Aquel agosto, con helados espaciales, con cañaverales en los muslos, con los colegios vacíos en el aire, como goletas abandonadas en tu calle. Aquel agosto de playa con cinquillo, de casetas de forzudo o de Chaplin, de remates de cabeza en la arena a un balón también de arena, de medicina del mar en los ojos y en la garganta y en el pubis. Aquel agosto de pies en los cubos, como cangrejos; de sangre y tierra en las frutas, de mi abuelo con pájaros en el patio o en el pañuelo, de mi otro abuelo haciendo como el gazpacho de un bandolero. Aquel agosto de bicicletas con crin, como caballos de vaquero, de pan con chocolate, de tirachinas y batracios, de noches con las niñas de los forasteros vestidas de té de jazmín por los patios.

Aquel agosto de Superman en los carteles y en los dulces, de ir al cine nosotros mismos como sus indios o sus chinos, o como carne para el tiburón de la película, que luego nos daba miedo meternos en el mar, por aquel tiburón. Aquel agosto con mi primera máquina de escribir escribiendo con una tinta policial y nocturna, aquella máquina guardada y trasladada como un acordeón con carbonilla. Aquel agosto de tómbolas de verbena, de falsos cíngaros con cafetera, de autos de choque con el primer rock de la vida y el primer chicle que uno quería de otra boca. Aquel agosto con aquella muchacha que ayudaba en casa, algo enamoradillo yo de su olor a colada y a maíz frito y a pezón de campo.
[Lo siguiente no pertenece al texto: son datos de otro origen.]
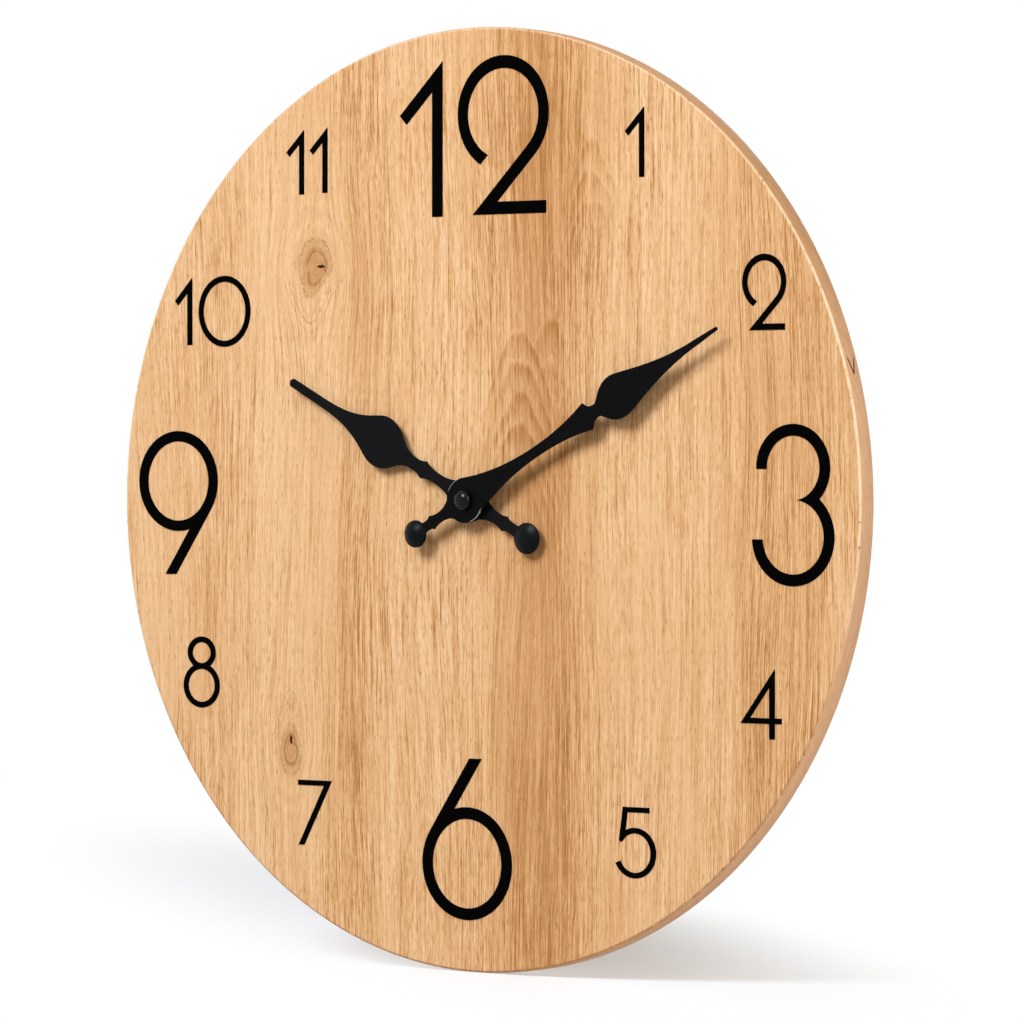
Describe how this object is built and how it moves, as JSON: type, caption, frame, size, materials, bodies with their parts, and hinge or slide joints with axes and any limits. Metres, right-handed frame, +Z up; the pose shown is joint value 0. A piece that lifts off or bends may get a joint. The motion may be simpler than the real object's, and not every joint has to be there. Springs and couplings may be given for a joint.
{
  "type": "wall clock",
  "caption": "Round wooden wall clock with black numerals, spade hands and a quartz movement that is clamped through the middle and hangs on one hook.",
  "frame": {"origin": "the point where a wall hook bears in the hanger's slot, on the plane of the wall behind the clock", "axes": "+Z up as the clock hangs, +X to the right as seen from the front, +Y from the dial back into the wall, so the dial faces -Y"},
  "size_m": [0.3, 0.0321, 0.3],
  "materials": {
    "oak": "sealed satin oak with open pores",
    "numeral_black": "matt black film",
    "hand_black": "satin black paint",
    "cap_black": "polished black",
    "case_black": "fine texture",
    "brass": "turned",
    "steel": "rolled",
    "magnet": "ground ferrite",
    "white_nylon": "moulded",
    "rubber": "matt",
    "copper": null,
    "board_green": "solder mask",
    "cell_jacket": "plain printed jacket"
  },
  "bodies": {
    "clock_body": {"wooden_panel": "oak", "numeral_12_left": "numeral_black", "numeral_12_right": "numeral_black", "numeral_1": "numeral_black", "numeral_2": "numeral_black", "numeral_3": "numeral_black", "numeral_4": "numeral_black", "numeral_5": "numeral_black", "numeral_6": "numeral_black", "numeral_7": "numeral_black", "numeral_8": "numeral_black", "numeral_9": "numeral_black", "numeral_10_left": "numeral_black", "numeral_10_right": "numeral_black", "numeral_11_left": "numeral_black", "numeral_11_right": "numeral_black", "threaded_bushing": "brass", "rubber_washer": "rubber", "dial_washer": "brass", "fixing_nut": "brass", "case_front": "case_black", "rear_cover": "case_black", "train_plate": "white_nylon", "stator": "steel", "coil_core": "steel", "coil_bobbin": "case_black", "coil_winding": "copper", "core_screw_1": "steel", "core_screw_2": "steel", "circuit_board": "board_green", "chip": "case_black", "crystal": "steel", "positive_contact": "steel", "negative_contact": "steel"},
    "minute_hand_set": {"minute_hand": "hand_black", "minute_arbor": "brass", "cap_nut": "cap_black", "clutch_spring": "steel"},
    "hour_hand_set": {"hour_hand": "hand_black", "hour_hand_collet": "brass", "hour_wheel": "white_nylon"},
    "minute_wheel_set": {"minute_wheel": "white_nylon"},
    "setting_knob_set": {"setting_knob": "white_nylon"},
    "rotor_set": {"rotor_pinion": "white_nylon", "rotor_magnet": "magnet"},
    "third_wheel_set": {"third_wheel": "white_nylon"},
    "seconds_wheel_set": {"seconds_wheel": "white_nylon"},
    "intermediate_wheel_set": {"intermediate_wheel": "white_nylon"},
    "centre_wheel_set": {"centre_wheel": "white_nylon"},
    "battery_cell": {"battery": "cell_jacket"}
  },
  "joints": [
    {"name": "minute_hand_spin", "type": "hinge", "parent": "clock_body", "child": "minute_hand_set", "pos_m": [0, 0, -0.0355], "axis": [0, 1, 0], "continuous": true},
    {"name": "hour_hand_spin", "type": "hinge", "parent": "clock_body", "child": "hour_hand_set", "pos_m": [0, 0, -0.0355], "axis": [0, 1, 0], "continuous": true},
    {"name": "minute_wheel_spin", "type": "hinge", "parent": "clock_body", "child": "minute_wheel_set", "pos_m": [-0.00779, 0, -0.031], "axis": [0, 1, 0], "continuous": true},
    {"name": "setting_knob_spin", "type": "hinge", "parent": "clock_body", "child": "setting_knob_set", "pos_m": [-0.01666, 0, -0.02944], "axis": [0, 1, 0], "continuous": true},
    {"name": "rotor_spin", "type": "hinge", "parent": "clock_body", "child": "rotor_set", "pos_m": [0.01411, 0, -0.03282], "axis": [0, 1, 0], "continuous": true},
    {"name": "third_wheel_spin", "type": "hinge", "parent": "clock_body", "child": "third_wheel_set", "pos_m": [0.00734, 0, -0.03036], "axis": [0, 1, 0], "continuous": true},
    {"name": "seconds_wheel_spin", "type": "hinge", "parent": "clock_body", "child": "seconds_wheel_set", "pos_m": [0, 0, -0.0355], "axis": [0, 1, 0], "continuous": true},
    {"name": "intermediate_wheel_spin", "type": "hinge", "parent": "clock_body", "child": "intermediate_wheel_set", "pos_m": [-0.00156, 0, -0.02664], "axis": [0, 1, 0], "continuous": true},
    {"name": "centre_wheel_spin", "type": "hinge", "parent": "clock_body", "child": "centre_wheel_set", "pos_m": [0, 0, -0.0355], "axis": [0, 1, 0], "continuous": true},
    {"name": "battery_slide", "type": "slide", "parent": "clock_body", "child": "battery_cell", "axis": [0, 1, 0], "range_m": [0, 0.02]}
  ],
  "couplings": [
    {"joint": "hour_hand_spin", "follows": "minute_hand_spin", "ratio": 0.083333},
    {"joint": "minute_wheel_spin", "follows": "minute_hand_spin", "ratio": -0.33333},
    {"joint": "setting_knob_spin", "follows": "minute_hand_spin", "ratio": 1},
    {"joint": "third_wheel_spin", "follows": "rotor_spin", "ratio": -0.2},
    {"joint": "seconds_wheel_spin", "follows": "rotor_spin", "ratio": 0.033333},
    {"joint": "intermediate_wheel_spin", "follows": "rotor_spin", "ratio": -0.0044444},
    {"joint": "centre_wheel_spin", "follows": "rotor_spin", "ratio": 0.00055556}
  ]
}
Aquel agosto de chiringuito con Madonna, del primer gin-tonic, de los primeros cigarrillos ensayados como el número de un tragafuegos. Aquel agosto de conciertos, de aquella chica con cola de caballo, de aquellos ojos verdes que besé como acercándome a una caracola, allí ante el mar igual que ante los propios dioses. Aquel agosto de grabar cintas, de escribir cartas, de ir a recoger a una novia, o ir a visitar a una novia, a su casa del centro, o a su pueblo extremeño, o a su Madrid y sus ministerios como presas hidroeléctricas. Aquel agosto de romper un corazón en ayunas, de que me lo rompieran a mí tensándolo y punzándolo poco a poco, como una cuerda de guitarra; de encontrar otro al final de la carne que deseaba, ese corazón que me robaría el mío ya para siempre (ahora la tengo, a ella, a mi lado).
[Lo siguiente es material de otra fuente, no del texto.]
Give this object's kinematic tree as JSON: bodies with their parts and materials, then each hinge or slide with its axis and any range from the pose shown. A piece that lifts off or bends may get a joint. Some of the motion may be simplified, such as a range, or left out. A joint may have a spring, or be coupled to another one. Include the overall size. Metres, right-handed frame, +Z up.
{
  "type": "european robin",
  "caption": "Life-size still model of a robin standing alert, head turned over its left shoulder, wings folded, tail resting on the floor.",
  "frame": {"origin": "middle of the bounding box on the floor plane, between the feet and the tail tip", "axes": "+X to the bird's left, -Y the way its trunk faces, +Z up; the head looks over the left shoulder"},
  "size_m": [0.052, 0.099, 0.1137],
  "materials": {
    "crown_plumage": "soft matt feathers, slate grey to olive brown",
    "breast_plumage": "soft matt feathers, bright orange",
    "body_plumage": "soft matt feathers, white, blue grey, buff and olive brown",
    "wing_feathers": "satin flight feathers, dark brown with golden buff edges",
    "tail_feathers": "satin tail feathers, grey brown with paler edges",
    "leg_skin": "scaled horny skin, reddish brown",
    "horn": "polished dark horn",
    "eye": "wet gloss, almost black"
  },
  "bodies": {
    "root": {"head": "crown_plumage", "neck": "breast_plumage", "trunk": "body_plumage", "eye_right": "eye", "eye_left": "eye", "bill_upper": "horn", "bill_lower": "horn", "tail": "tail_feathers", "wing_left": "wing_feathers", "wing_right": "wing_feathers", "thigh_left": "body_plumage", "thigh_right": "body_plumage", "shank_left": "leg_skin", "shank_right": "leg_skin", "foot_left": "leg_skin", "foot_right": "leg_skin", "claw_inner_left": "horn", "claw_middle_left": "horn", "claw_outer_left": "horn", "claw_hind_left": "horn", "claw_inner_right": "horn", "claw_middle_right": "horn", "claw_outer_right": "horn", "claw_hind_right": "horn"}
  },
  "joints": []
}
Aquel agosto con reportajes en el periódico, el cielo con olor a madera de los pueblos altos de Andalucía, una pobreza y una riqueza en el mismo cobre de la tierra. Y el espanto de aquel inmigrante muerto en la playa, horriblemente hinchado y blanco, devuelto ya en plástico por el mar, y hacerle el cuidadoso artículo vendándolo o desvendándolo. Aquel agosto con mi primera novela como un ternero recién parido, negro y resbaladizo, vivísimo y pobre; ser como padre de uno mismo entre la alegría y la fragilidad y la penuria.
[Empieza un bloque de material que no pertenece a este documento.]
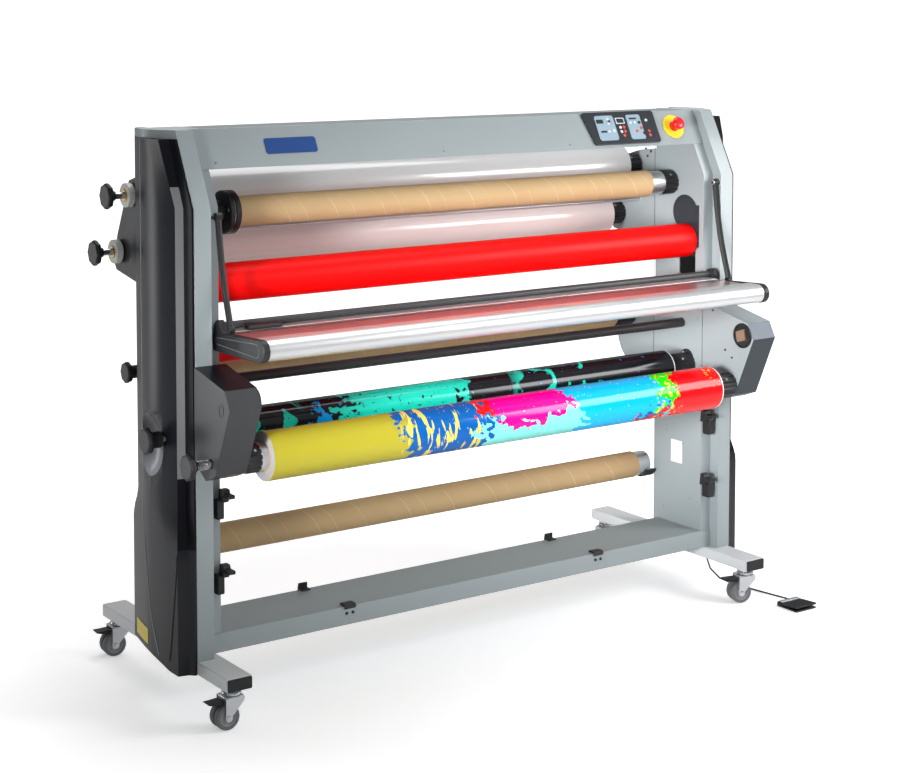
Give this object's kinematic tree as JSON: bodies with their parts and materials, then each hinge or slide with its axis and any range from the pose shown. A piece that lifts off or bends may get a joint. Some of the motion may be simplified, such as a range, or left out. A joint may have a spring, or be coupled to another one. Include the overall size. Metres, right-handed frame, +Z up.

Y aquel agosto escribiendo una columna con arena o cristales en los dedos y en los ojos, desechando la que había entregado antes porque llegaban noticias de atropellos en la Rambla, ya de atentado luego, y toda una ciudad querida, lejana y rota entraba con gritos por la ventana, como una ventisca, aun tan lejos. Cómo no escribir de aquello en ese día, cómo no escribir de aquello en este día. Aquel agosto de muertos convertidos en sellos para esa república de fanáticos de las teas y de la carne cruda, de sheriffs de polígono y joteros de la raza. Aquel agosto de manifestaciones con pancartas y esteladas ganchudas para arrastrar a la vez cadáveres y balcones. Aquella “guirnalda de sangre que se ponía el procés” (escribí entonces), que aún se pondrán para glorificar lo suyo, eso suyo donde los muertos sólo les hacen empedrado y testimonio.

La memoria que nunca nos deja, que nunca perdona. Aquel agosto, aquellos agostos. Aquel agosto que no se olvida, aquel agosto que no se cura.